__Aim__
Extract the listing below in full, unchanged.

__Provided records__
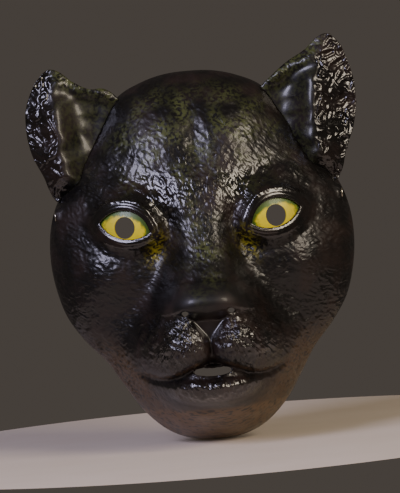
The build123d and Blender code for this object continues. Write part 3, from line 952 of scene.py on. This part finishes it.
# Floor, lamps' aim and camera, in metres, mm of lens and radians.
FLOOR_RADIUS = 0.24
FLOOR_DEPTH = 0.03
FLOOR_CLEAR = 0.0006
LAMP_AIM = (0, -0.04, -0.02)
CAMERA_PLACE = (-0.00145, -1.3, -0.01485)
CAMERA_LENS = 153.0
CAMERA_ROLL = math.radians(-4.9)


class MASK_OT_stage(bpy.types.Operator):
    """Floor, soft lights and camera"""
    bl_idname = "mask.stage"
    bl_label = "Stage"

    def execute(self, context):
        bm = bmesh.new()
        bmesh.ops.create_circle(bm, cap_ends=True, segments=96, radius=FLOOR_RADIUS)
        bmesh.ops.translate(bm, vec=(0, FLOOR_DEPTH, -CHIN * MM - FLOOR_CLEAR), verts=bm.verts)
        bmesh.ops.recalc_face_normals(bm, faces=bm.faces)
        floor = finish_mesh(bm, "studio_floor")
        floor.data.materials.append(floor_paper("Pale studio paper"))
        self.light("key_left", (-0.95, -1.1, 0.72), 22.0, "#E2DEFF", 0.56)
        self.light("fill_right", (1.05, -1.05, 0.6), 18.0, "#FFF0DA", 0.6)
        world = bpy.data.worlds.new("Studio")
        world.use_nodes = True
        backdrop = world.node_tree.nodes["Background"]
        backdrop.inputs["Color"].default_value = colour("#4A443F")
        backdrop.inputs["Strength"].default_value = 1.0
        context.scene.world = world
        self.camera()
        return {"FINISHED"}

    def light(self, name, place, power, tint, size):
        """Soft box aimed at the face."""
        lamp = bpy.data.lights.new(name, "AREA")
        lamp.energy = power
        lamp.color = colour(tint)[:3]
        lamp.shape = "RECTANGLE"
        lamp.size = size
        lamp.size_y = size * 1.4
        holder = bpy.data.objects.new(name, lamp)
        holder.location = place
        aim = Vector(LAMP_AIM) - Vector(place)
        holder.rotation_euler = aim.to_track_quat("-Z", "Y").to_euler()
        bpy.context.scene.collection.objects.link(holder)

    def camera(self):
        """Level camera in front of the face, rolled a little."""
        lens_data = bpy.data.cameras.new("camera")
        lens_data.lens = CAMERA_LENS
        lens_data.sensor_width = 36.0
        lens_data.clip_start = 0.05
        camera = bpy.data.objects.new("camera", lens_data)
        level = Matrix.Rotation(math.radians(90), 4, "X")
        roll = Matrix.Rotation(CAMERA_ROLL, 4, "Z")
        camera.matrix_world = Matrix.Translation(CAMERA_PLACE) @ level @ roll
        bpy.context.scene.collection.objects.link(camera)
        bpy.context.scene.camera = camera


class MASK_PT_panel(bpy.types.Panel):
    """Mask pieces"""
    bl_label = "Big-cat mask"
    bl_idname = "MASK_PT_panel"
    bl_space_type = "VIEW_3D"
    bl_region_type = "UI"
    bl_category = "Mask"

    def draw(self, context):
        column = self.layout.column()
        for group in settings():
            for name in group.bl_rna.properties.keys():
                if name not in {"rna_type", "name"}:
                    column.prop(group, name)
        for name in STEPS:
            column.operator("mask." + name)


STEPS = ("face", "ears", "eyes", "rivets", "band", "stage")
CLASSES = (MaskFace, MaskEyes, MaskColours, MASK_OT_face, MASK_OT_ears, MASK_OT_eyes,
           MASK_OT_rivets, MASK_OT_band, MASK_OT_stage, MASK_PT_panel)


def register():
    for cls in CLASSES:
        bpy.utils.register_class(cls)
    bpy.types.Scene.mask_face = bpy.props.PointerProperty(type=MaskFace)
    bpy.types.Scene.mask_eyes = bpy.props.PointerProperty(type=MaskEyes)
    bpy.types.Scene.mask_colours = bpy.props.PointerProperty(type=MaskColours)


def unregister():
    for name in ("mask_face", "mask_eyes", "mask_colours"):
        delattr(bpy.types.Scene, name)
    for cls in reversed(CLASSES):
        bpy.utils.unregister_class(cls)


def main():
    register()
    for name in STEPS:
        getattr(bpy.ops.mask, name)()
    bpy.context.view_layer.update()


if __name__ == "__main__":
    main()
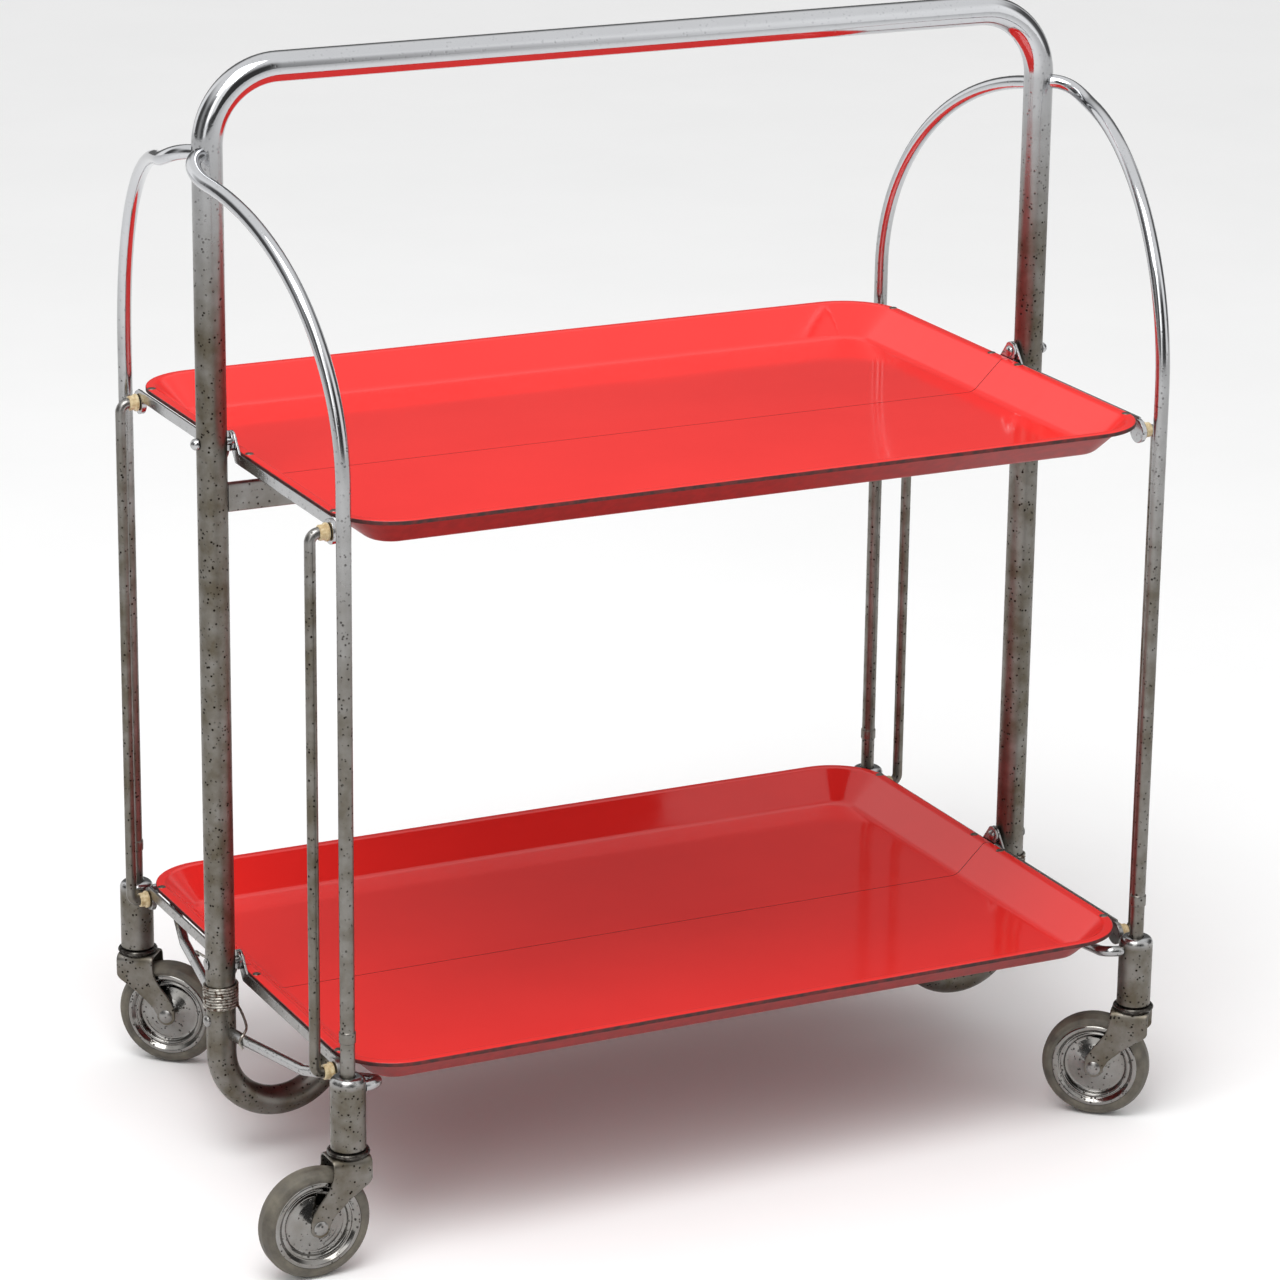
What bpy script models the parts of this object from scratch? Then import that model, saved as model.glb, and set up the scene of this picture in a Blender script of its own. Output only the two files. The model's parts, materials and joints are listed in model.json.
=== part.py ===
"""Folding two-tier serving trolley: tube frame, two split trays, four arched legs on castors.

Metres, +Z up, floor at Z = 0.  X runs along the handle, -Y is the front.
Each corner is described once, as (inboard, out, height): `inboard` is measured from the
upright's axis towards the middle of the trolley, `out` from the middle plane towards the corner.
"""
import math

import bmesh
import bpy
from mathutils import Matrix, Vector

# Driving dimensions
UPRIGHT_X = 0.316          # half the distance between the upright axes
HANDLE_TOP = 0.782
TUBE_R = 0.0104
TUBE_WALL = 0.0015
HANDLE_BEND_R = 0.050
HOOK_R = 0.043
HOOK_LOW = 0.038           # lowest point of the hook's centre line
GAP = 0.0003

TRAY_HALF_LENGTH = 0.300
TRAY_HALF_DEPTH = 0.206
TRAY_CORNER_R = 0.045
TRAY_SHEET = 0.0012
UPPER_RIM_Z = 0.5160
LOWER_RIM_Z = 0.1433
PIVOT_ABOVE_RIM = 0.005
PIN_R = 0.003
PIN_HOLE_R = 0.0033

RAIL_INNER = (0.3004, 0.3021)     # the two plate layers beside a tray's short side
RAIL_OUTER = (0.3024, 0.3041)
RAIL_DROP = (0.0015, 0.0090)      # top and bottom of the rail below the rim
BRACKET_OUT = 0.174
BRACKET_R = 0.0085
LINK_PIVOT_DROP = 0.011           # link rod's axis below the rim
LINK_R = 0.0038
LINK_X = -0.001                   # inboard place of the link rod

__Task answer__
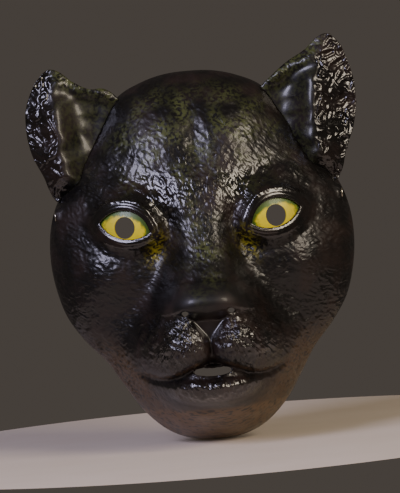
The build123d and Blender code for this object continues. Write part 3, from line 952 of scene.py on. This part finishes it.
# Floor, lamps' aim and camera, in metres, mm of lens and radians.
FLOOR_RADIUS = 0.24
FLOOR_DEPTH = 0.03
FLOOR_CLEAR = 0.0006
LAMP_AIM = (0, -0.04, -0.02)
CAMERA_PLACE = (-0.00145, -1.3, -0.01485)
CAMERA_LENS = 153.0
CAMERA_ROLL = math.radians(-4.9)


class MASK_OT_stage(bpy.types.Operator):
    """Floor, soft lights and camera"""
    bl_idname = "mask.stage"
    bl_label = "Stage"

    def execute(self, context):
        bm = bmesh.new()
        bmesh.ops.create_circle(bm, cap_ends=True, segments=96, radius=FLOOR_RADIUS)
        bmesh.ops.translate(bm, vec=(0, FLOOR_DEPTH, -CHIN * MM - FLOOR_CLEAR), verts=bm.verts)
        bmesh.ops.recalc_face_normals(bm, faces=bm.faces)
        floor = finish_mesh(bm, "studio_floor")
        floor.data.materials.append(floor_paper("Pale studio paper"))
        self.light("key_left", (-0.95, -1.1, 0.72), 22.0, "#E2DEFF", 0.56)
        self.light("fill_right", (1.05, -1.05, 0.6), 18.0, "#FFF0DA", 0.6)
        world = bpy.data.worlds.new("Studio")
        world.use_nodes = True
        backdrop = world.node_tree.nodes["Background"]
        backdrop.inputs["Color"].default_value = colour("#4A443F")
        backdrop.inputs["Strength"].default_value = 1.0
        context.scene.world = world
        self.camera()
        return {"FINISHED"}

    def light(self, name, place, power, tint, size):
        """Soft box aimed at the face."""
        lamp = bpy.data.lights.new(name, "AREA")
        lamp.energy = power
        lamp.color = colour(tint)[:3]
        lamp.shape = "RECTANGLE"
        lamp.size = size
        lamp.size_y = size * 1.4
        holder = bpy.data.objects.new(name, lamp)
        holder.location = place
        aim = Vector(LAMP_AIM) - Vector(place)
        holder.rotation_euler = aim.to_track_quat("-Z", "Y").to_euler()
        bpy.context.scene.collection.objects.link(holder)

    def camera(self):
        """Level camera in front of the face, rolled a little."""
        lens_data = bpy.data.cameras.new("camera")
        lens_data.lens = CAMERA_LENS
        lens_data.sensor_width = 36.0
        lens_data.clip_start = 0.05
        camera = bpy.data.objects.new("camera", lens_data)
        level = Matrix.Rotation(math.radians(90), 4, "X")
        roll = Matrix.Rotation(CAMERA_ROLL, 4, "Z")
        camera.matrix_world = Matrix.Translation(CAMERA_PLACE) @ level @ roll
        bpy.context.scene.collection.objects.link(camera)
        bpy.context.scene.camera = camera


class MASK_PT_panel(bpy.types.Panel):
    """Mask pieces"""
    bl_label = "Big-cat mask"
    bl_idname = "MASK_PT_panel"
    bl_space_type = "VIEW_3D"
    bl_region_type = "UI"
    bl_category = "Mask"

    def draw(self, context):
        column = self.layout.column()
        for group in settings():
            for name in group.bl_rna.properties.keys():
                if name not in {"rna_type", "name"}:
                    column.prop(group, name)
        for name in STEPS:
            column.operator("mask." + name)


STEPS = ("face", "ears", "eyes", "rivets", "band", "stage")
CLASSES = (MaskFace, MaskEyes, MaskColours, MASK_OT_face, MASK_OT_ears, MASK_OT_eyes,
           MASK_OT_rivets, MASK_OT_band, MASK_OT_stage, MASK_PT_panel)


def register():
    for cls in CLASSES:
        bpy.utils.register_class(cls)
    bpy.types.Scene.mask_face = bpy.props.PointerProperty(type=MaskFace)
    bpy.types.Scene.mask_eyes = bpy.props.PointerProperty(type=MaskEyes)
    bpy.types.Scene.mask_colours = bpy.props.PointerProperty(type=MaskColours)


def unregister():
    for name in ("mask_face", "mask_eyes", "mask_colours"):
        delattr(bpy.types.Scene, name)
    for cls in reversed(CLASSES):
        bpy.utils.unregister_class(cls)


def main():
    register()
    for name in STEPS:
        getattr(bpy.ops.mask, name)()
    bpy.context.view_layer.update()


if __name__ == "__main__":
    main()
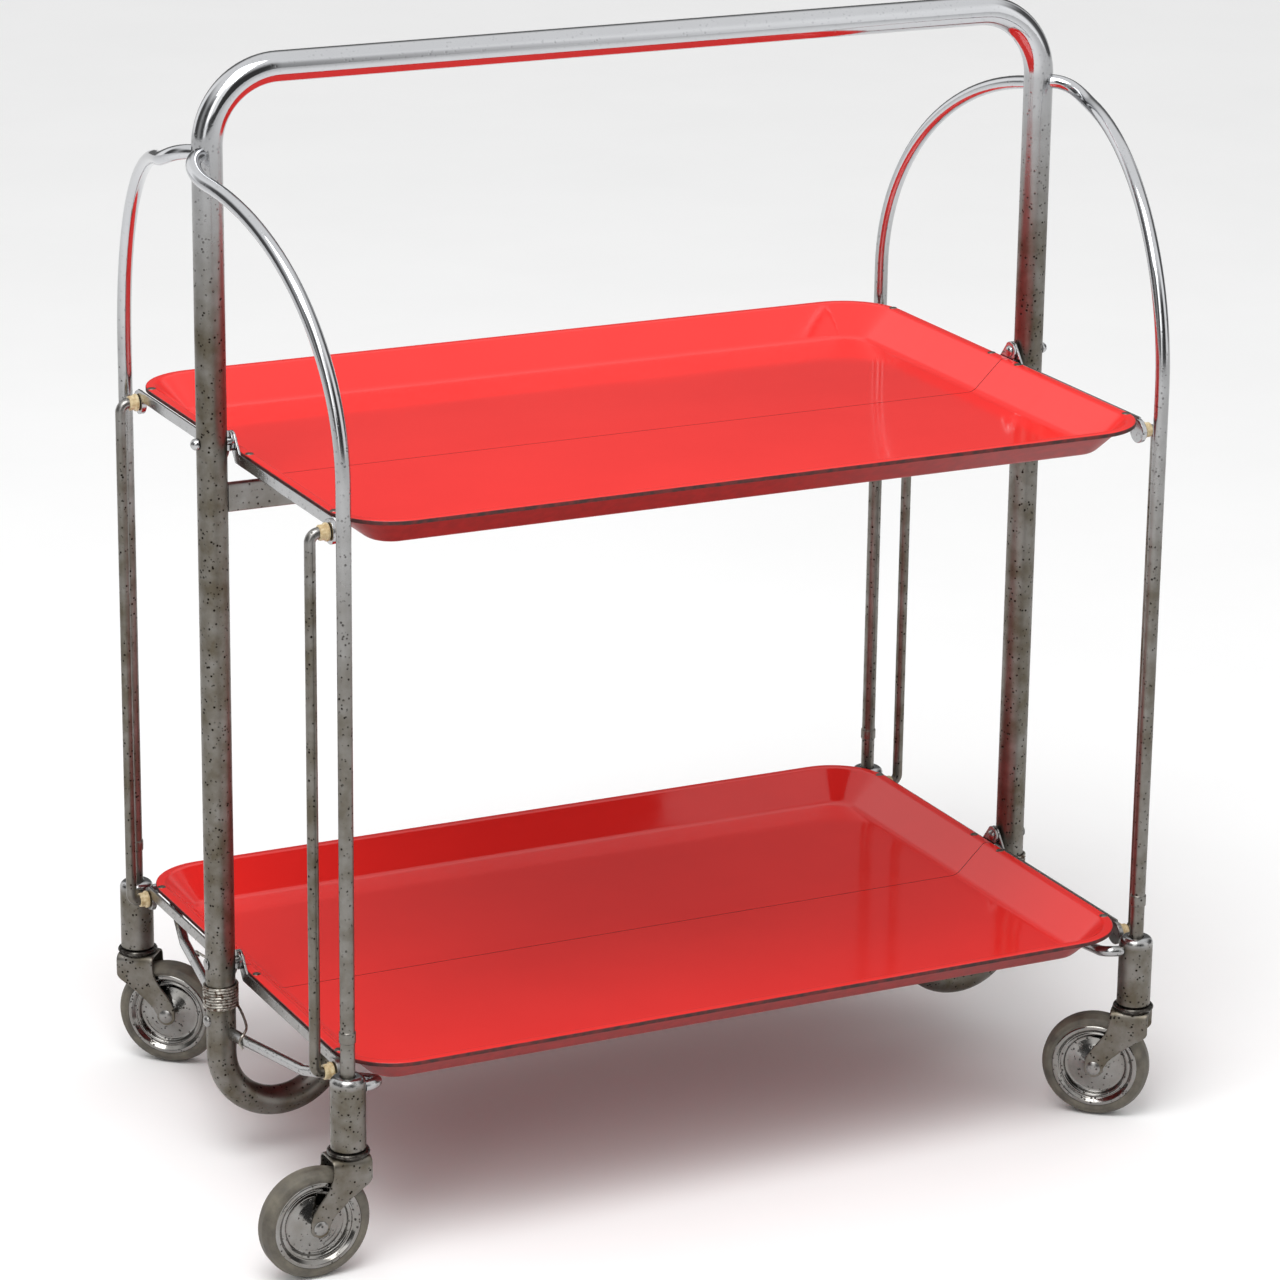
What bpy script models the parts of this object from scratch? Then import that model, saved as model.glb, and set up the scene of this picture in a Blender script of its own. Output only the two files. The model's parts, materials and joints are listed in model.json.
=== part.py ===
"""Folding two-tier serving trolley: tube frame, two split trays, four arched legs on castors.

Metres, +Z up, floor at Z = 0.  X runs along the handle, -Y is the front.
Each corner is described once, as (inboard, out, height): `inboard` is measured from the
upright's axis towards the middle of the trolley, `out` from the middle plane towards the corner.
"""
import math

import bmesh
import bpy
from mathutils import Matrix, Vector

# Driving dimensions
UPRIGHT_X = 0.316          # half the distance between the upright axes
HANDLE_TOP = 0.782
TUBE_R = 0.0104
TUBE_WALL = 0.0015
HANDLE_BEND_R = 0.050
HOOK_R = 0.043
HOOK_LOW = 0.038           # lowest point of the hook's centre line
GAP = 0.0003

TRAY_HALF_LENGTH = 0.300
TRAY_HALF_DEPTH = 0.206
TRAY_CORNER_R = 0.045
TRAY_SHEET = 0.0012
UPPER_RIM_Z = 0.5160
LOWER_RIM_Z = 0.1433
PIVOT_ABOVE_RIM = 0.005
PIN_R = 0.003
PIN_HOLE_R = 0.0033

RAIL_INNER = (0.3004, 0.3021)     # the two plate layers beside a tray's short side
RAIL_OUTER = (0.3024, 0.3041)
RAIL_DROP = (0.0015, 0.0090)      # top and bottom of the rail below the rim
BRACKET_OUT = 0.174
BRACKET_R = 0.0085
LINK_PIVOT_DROP = 0.011           # link rod's axis below the rim
LINK_R = 0.0038
LINK_X = -0.001                   # inboard place of the link rod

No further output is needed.